* RECORDS FOR THIS TASK *
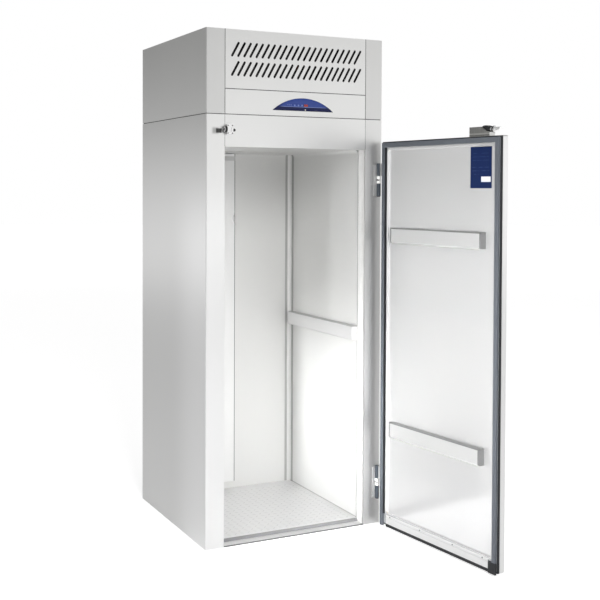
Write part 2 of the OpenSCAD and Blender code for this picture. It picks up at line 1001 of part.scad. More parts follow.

...

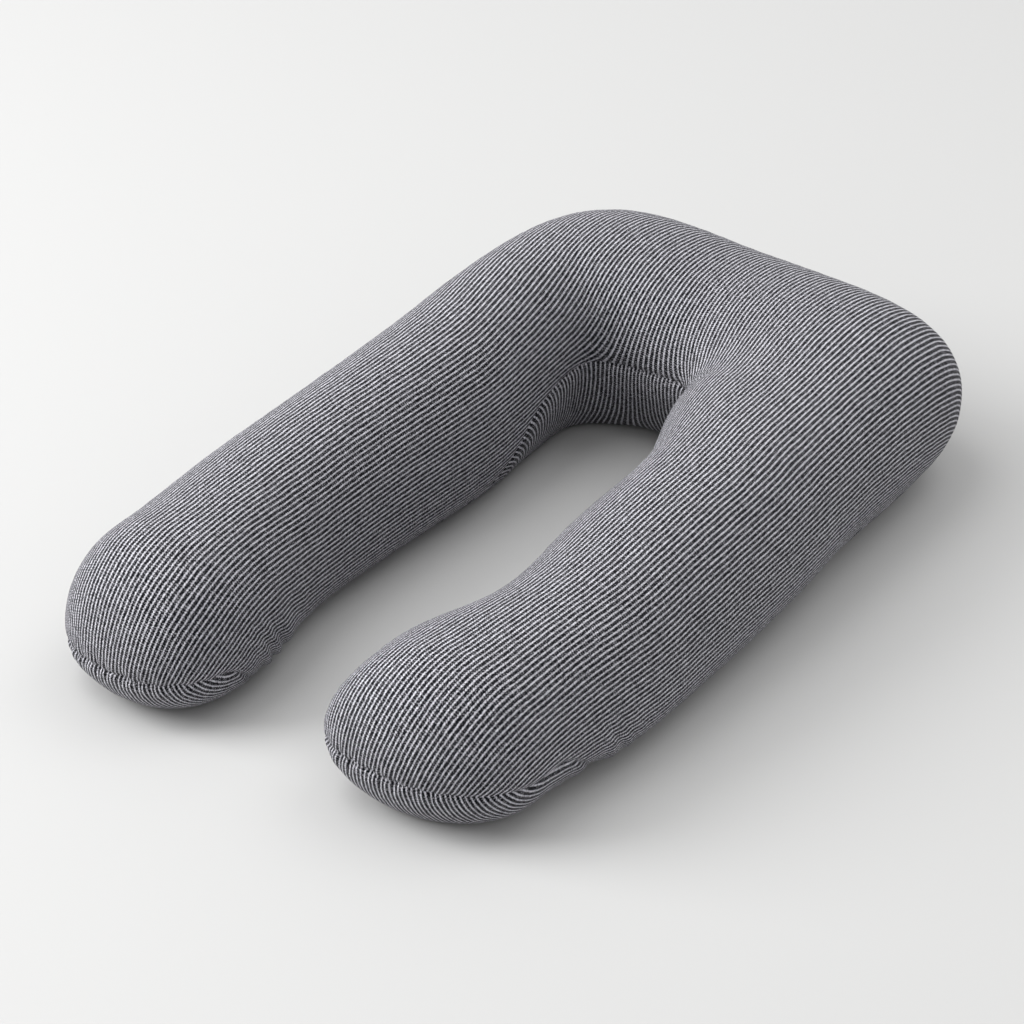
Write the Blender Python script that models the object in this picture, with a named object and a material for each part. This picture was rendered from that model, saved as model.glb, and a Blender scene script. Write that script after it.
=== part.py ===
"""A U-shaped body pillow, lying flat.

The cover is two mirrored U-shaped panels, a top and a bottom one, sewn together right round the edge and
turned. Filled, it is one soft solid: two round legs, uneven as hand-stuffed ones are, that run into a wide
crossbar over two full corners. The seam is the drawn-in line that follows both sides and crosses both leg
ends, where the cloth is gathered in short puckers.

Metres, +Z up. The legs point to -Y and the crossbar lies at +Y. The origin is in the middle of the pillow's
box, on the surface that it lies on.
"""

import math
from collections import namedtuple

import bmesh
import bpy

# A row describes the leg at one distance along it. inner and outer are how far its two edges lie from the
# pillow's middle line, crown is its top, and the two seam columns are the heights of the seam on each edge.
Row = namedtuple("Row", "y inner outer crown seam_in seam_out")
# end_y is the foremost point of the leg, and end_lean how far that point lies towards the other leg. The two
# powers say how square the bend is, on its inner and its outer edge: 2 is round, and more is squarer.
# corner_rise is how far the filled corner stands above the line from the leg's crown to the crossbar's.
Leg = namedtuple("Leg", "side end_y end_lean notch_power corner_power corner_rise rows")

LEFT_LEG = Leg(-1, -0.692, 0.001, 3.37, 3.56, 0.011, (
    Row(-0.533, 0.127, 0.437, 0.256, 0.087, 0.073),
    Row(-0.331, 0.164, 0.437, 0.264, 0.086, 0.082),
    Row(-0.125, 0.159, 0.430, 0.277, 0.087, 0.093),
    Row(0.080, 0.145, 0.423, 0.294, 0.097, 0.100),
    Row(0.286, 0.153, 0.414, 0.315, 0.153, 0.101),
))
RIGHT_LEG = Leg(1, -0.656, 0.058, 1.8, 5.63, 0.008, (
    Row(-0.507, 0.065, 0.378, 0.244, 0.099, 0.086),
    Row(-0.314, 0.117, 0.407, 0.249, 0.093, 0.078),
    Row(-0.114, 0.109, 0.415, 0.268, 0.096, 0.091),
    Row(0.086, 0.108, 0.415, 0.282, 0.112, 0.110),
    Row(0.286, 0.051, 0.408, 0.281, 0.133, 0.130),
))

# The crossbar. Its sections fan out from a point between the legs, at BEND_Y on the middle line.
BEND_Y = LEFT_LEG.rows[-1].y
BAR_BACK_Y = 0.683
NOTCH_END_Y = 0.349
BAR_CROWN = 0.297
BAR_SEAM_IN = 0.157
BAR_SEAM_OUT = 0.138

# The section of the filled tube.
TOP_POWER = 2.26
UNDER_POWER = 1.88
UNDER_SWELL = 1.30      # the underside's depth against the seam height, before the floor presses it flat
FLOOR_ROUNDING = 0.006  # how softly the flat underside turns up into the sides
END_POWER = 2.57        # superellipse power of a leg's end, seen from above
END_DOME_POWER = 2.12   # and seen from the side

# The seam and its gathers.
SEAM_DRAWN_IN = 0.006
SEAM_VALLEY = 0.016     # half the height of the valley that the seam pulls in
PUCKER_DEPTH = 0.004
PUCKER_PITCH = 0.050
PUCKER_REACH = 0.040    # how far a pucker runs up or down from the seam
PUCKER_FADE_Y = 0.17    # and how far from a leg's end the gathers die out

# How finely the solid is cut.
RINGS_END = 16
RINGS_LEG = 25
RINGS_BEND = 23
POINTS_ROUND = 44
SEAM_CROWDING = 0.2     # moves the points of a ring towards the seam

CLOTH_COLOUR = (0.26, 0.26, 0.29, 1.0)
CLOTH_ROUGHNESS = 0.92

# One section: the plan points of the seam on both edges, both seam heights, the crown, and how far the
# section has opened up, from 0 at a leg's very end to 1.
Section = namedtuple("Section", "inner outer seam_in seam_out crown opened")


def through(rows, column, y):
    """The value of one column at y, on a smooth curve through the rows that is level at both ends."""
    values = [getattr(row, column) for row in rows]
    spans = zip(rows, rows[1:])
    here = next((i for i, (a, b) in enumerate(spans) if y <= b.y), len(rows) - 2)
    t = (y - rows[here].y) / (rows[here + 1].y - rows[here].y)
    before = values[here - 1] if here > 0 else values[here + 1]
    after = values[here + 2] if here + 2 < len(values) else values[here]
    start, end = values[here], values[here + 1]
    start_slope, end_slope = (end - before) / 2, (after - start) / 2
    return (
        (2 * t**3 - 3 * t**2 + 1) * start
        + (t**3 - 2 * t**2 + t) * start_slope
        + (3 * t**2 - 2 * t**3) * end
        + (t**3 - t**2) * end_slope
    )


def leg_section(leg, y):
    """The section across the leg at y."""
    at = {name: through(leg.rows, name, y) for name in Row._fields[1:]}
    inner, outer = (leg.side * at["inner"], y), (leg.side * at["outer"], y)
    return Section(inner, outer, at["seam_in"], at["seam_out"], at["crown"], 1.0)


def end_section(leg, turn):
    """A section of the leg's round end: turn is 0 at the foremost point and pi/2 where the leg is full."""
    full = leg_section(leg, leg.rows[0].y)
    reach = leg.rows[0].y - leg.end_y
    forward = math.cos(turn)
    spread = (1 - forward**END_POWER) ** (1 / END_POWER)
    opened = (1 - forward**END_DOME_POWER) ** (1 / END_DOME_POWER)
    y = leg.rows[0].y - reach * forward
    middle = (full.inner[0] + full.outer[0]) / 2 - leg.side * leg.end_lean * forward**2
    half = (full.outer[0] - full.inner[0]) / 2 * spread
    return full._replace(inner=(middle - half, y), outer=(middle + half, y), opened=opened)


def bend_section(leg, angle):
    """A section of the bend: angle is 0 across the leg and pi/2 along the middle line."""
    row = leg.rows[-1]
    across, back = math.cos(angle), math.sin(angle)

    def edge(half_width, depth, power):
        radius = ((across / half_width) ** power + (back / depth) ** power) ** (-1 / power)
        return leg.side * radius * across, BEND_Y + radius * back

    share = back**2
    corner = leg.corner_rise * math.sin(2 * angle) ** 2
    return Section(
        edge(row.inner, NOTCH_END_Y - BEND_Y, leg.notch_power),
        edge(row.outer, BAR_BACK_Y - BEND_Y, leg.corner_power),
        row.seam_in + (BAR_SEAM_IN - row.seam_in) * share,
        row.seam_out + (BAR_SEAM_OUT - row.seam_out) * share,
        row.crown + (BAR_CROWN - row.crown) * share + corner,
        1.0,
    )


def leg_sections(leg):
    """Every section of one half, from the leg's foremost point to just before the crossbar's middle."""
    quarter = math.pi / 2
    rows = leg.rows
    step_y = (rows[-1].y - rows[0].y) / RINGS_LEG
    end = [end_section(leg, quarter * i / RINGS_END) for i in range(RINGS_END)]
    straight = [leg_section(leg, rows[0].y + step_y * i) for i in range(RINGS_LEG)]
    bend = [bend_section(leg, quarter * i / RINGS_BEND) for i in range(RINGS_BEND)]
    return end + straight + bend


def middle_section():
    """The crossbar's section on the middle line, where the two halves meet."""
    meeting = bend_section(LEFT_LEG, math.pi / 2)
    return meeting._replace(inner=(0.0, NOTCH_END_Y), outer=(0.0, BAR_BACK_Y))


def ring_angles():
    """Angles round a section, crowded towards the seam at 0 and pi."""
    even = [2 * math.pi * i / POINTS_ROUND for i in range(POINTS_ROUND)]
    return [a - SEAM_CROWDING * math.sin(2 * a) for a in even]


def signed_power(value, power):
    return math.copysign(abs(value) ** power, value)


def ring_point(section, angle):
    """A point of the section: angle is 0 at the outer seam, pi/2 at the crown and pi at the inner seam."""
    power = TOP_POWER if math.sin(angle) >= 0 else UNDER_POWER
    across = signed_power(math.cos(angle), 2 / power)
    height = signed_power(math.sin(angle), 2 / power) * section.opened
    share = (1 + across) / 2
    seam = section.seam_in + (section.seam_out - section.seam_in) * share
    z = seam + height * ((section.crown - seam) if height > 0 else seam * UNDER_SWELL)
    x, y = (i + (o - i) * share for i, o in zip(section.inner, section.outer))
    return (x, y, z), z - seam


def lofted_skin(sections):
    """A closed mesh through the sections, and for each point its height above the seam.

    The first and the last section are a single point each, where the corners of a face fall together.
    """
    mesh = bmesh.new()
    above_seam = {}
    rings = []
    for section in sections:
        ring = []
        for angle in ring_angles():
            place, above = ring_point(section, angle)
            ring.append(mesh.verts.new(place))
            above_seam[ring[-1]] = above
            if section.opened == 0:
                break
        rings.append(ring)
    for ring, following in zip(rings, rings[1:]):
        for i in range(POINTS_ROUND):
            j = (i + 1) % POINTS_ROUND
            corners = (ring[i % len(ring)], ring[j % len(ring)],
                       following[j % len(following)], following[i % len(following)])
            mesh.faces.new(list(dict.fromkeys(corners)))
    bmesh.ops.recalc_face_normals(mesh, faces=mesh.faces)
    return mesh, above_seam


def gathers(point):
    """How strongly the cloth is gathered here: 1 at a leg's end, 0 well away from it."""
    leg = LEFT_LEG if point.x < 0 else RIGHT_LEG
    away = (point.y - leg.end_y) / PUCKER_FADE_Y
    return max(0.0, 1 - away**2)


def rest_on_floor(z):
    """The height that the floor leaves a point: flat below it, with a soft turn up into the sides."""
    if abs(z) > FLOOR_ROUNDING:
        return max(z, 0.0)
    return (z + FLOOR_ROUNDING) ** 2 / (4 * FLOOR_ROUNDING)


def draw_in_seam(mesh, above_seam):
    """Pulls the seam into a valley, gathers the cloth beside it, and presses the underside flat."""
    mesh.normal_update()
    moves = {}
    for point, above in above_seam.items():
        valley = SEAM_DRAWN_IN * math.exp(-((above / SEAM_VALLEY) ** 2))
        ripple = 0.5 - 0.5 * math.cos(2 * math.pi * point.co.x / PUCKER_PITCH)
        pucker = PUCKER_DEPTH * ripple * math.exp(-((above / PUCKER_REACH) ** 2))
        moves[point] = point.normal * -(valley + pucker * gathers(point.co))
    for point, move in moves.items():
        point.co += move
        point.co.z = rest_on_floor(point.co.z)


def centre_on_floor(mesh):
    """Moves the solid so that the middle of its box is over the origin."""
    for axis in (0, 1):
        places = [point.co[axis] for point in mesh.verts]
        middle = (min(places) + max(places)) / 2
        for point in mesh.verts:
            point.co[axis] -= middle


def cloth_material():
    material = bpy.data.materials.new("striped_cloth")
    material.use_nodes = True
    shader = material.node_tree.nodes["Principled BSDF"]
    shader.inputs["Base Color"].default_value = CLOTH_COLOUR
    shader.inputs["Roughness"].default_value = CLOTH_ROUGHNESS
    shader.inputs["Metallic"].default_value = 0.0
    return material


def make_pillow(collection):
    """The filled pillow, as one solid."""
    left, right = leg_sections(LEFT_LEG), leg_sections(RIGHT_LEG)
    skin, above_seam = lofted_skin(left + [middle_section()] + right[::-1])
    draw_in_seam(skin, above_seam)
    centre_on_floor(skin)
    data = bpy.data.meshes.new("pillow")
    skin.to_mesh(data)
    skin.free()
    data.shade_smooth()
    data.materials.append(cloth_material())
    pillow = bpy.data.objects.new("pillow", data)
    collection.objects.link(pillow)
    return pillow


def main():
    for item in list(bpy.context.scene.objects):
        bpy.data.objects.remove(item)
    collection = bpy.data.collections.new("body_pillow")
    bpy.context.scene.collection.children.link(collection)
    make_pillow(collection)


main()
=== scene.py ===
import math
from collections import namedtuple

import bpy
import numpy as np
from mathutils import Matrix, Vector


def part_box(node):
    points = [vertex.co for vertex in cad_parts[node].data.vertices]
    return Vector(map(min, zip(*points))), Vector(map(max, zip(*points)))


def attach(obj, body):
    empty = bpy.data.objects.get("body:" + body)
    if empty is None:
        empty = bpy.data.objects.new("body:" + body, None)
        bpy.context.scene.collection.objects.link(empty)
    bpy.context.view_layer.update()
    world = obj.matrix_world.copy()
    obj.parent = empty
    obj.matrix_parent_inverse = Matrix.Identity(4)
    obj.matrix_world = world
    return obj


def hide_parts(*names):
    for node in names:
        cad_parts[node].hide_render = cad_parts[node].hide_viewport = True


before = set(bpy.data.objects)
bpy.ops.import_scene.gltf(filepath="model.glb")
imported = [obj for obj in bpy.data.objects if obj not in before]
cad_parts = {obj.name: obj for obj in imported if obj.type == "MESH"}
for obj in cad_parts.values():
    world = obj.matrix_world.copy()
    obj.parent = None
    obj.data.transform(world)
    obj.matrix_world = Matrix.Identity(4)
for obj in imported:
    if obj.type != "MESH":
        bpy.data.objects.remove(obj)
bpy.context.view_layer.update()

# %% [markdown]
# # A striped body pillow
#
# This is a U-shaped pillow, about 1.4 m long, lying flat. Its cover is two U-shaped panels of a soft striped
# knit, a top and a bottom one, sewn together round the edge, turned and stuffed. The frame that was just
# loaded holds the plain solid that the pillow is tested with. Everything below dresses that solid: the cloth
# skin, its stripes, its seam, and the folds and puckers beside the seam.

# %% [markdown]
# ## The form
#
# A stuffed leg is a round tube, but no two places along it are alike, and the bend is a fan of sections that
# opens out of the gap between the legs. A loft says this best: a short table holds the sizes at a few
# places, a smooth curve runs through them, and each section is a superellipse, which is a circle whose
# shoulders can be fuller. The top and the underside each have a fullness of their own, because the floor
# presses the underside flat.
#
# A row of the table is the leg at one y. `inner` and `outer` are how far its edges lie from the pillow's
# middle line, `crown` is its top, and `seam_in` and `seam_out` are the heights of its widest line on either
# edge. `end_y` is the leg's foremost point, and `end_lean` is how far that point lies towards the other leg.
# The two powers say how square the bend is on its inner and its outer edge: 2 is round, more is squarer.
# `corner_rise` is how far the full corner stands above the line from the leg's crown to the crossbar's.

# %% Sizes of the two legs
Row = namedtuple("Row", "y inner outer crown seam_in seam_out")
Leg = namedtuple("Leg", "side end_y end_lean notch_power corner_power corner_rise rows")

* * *

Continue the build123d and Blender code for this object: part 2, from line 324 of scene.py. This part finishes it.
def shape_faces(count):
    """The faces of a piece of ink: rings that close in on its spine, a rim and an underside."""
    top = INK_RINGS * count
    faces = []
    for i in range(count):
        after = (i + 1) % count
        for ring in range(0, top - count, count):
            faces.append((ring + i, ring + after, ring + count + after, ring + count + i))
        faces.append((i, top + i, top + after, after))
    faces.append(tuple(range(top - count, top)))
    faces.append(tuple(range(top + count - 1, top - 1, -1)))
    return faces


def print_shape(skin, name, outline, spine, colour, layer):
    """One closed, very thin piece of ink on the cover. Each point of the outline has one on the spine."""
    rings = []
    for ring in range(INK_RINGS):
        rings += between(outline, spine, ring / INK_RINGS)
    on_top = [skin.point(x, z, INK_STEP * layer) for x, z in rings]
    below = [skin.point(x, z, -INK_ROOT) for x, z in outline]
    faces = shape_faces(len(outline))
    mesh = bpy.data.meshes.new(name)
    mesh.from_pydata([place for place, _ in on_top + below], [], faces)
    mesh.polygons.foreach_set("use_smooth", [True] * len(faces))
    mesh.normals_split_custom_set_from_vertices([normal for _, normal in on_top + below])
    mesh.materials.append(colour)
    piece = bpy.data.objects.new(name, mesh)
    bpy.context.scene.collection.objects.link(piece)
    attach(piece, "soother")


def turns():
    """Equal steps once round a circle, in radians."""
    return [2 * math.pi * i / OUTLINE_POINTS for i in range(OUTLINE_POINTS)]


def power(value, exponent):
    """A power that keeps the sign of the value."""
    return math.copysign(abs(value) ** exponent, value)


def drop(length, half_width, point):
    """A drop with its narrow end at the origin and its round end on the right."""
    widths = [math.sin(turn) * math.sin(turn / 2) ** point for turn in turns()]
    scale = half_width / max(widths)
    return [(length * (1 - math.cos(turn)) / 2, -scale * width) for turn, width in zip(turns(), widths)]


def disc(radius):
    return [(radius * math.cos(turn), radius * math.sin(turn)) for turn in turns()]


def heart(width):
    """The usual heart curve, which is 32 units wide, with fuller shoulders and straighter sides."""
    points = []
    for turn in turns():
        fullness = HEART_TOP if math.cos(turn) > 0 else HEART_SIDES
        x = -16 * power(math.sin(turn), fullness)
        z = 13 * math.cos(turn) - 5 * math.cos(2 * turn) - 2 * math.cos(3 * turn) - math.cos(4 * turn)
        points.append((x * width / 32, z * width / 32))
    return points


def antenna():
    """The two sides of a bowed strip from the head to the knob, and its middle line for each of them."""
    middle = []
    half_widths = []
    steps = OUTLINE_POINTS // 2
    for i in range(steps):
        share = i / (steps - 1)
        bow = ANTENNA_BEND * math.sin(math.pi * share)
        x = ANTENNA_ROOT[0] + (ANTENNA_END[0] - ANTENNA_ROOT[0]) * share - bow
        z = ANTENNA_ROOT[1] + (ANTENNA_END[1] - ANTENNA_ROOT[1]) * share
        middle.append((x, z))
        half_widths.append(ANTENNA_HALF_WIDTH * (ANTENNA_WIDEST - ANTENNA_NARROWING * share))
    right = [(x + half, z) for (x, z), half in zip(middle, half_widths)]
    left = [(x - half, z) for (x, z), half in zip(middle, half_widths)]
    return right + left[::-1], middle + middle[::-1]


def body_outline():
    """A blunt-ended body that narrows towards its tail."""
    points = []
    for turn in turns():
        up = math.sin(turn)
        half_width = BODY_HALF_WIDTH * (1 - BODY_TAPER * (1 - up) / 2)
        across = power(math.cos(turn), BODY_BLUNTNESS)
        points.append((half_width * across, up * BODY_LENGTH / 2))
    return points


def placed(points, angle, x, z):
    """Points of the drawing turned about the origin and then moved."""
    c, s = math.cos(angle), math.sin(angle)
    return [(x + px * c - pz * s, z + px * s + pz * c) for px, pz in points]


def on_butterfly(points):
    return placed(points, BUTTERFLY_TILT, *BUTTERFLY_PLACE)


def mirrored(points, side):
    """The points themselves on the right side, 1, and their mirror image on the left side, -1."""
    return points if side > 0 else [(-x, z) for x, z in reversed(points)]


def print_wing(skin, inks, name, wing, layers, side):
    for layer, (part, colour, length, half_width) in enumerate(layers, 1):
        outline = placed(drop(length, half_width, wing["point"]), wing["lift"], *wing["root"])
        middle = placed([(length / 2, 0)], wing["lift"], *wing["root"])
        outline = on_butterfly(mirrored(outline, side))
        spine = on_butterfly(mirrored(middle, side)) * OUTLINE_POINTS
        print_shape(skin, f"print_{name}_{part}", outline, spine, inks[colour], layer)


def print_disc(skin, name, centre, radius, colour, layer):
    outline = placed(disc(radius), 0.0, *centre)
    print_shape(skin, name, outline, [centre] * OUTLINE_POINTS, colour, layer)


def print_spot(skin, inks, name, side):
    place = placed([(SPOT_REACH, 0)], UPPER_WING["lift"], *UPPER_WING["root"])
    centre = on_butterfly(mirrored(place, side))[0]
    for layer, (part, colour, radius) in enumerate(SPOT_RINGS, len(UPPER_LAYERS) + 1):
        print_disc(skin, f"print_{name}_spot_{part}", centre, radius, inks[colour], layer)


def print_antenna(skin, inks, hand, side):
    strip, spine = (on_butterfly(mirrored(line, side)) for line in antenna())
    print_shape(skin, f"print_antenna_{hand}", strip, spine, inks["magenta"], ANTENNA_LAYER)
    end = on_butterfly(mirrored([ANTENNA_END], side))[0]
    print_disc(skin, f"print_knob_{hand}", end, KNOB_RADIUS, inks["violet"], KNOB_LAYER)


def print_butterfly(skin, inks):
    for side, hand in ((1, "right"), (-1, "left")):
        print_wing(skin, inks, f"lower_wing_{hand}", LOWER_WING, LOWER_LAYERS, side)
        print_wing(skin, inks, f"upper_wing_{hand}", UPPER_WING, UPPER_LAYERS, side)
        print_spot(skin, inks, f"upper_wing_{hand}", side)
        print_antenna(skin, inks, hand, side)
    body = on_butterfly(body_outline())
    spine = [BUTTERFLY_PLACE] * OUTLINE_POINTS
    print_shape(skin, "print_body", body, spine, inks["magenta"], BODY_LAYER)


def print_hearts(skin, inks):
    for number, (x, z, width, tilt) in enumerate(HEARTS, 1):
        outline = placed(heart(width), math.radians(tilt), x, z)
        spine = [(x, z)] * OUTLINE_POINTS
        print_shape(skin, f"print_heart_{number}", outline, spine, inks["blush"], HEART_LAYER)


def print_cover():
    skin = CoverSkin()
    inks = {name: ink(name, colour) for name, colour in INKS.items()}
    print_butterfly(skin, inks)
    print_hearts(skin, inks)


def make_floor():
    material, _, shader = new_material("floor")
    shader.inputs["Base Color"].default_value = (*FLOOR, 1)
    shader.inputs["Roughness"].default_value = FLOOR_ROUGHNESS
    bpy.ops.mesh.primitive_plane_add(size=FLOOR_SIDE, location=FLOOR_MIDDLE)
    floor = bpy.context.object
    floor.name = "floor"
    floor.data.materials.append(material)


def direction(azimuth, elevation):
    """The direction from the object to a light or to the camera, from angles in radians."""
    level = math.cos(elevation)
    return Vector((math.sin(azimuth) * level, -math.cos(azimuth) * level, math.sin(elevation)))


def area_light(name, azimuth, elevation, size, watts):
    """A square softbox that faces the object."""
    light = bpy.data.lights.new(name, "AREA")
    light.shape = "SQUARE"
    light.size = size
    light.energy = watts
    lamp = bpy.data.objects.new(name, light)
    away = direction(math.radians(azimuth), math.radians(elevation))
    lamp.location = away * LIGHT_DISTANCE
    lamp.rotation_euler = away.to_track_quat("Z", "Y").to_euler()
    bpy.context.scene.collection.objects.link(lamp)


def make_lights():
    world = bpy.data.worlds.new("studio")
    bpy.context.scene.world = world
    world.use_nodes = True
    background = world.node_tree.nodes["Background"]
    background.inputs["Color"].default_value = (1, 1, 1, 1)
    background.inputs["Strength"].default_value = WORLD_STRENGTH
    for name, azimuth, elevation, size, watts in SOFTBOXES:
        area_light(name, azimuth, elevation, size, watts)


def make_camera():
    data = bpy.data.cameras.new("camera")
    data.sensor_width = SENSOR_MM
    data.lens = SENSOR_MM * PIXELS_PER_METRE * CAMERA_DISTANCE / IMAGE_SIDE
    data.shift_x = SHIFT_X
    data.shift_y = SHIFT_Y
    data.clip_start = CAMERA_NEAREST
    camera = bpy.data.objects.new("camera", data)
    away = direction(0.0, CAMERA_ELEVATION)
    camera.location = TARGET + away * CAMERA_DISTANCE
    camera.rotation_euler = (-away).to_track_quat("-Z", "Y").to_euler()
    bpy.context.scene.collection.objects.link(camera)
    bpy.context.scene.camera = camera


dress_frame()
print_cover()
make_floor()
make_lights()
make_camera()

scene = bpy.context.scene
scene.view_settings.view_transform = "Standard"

* REQUIRED TASK *
Extract, word for word, every line beginning with the one that holds "skin.free()" and concluding with the one that holds "points = [vertex.co". Include both of those lines.

* FINAL RESULT *
    skin.free()
    data.shade_smooth()
    data.materials.append(cloth_material())
    pillow = bpy.data.objects.new("pillow", data)
    collection.objects.link(pillow)
    return pillow


def main():
    for item in list(bpy.context.scene.objects):
        bpy.data.objects.remove(item)
    collection = bpy.data.collections.new("body_pillow")
    bpy.context.scene.collection.children.link(collection)
    make_pillow(collection)


main()
=== scene.py ===
import math
from collections import namedtuple

import bpy
import numpy as np
from mathutils import Matrix, Vector


def part_box(node):
    points = [vertex.co for vertex in cad_parts[node].data.vertices]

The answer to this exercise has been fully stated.